“It started with a picture,” Lily told the detective. Time comes at the end of the historical fiction Sold on a Monday by Kristina McMorris when Lily must confess the truth. I read an advance reading copy of this book that is available for preorder and goes on sale on August 28 from Net Galley.
It had all started when eager young reporter Ellis Reed snapped a photo of a sign reading, “2 children for sale.” In the middle of the great depression similar signs in 1931 Philadelphia were heartbreakingly common with children sold to become nannies, maids, farm hands, or factory workers. With the help of the newspaper secretary Lily Palmer, Ellis gets assigned a feature article about the picture. When the picture is ruined and he has to stage a deceptive second one with a different family, his article goes viral as we would say today.
Other consequences when the brother and sister are sold to a family with mob connections lead Ellis and Lily on a mission to right things and reunite the family. Lily’s well-kept personal secret, her relationship with another reporter, and Ellis’s family conflicts are secondary to the dangerous track the two must follow to find the children and to right a success story gone very wrong. Kristina followed the oft-given writerly advice to put your hero(s) in hot water and then turn up the heat.

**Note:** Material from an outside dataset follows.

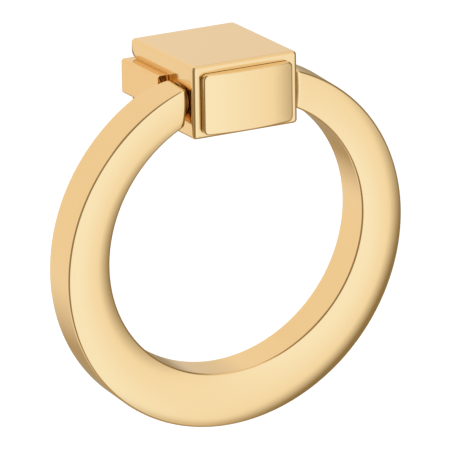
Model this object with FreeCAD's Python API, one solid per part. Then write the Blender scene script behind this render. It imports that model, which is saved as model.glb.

By the time the reader gets to the author’s note, it comes as no shock that inspiration for the book itself came from an old newspaper photo she stumbled upon with children on a staircase behind a sign saying, “4 Children; FOR SALE; INQUIRE WITHIN.” This is an excellent book for a book club read and discussion. It is ineffective as a bedtime sleep inducement and may result in a long night of repeating “just one more chapter.”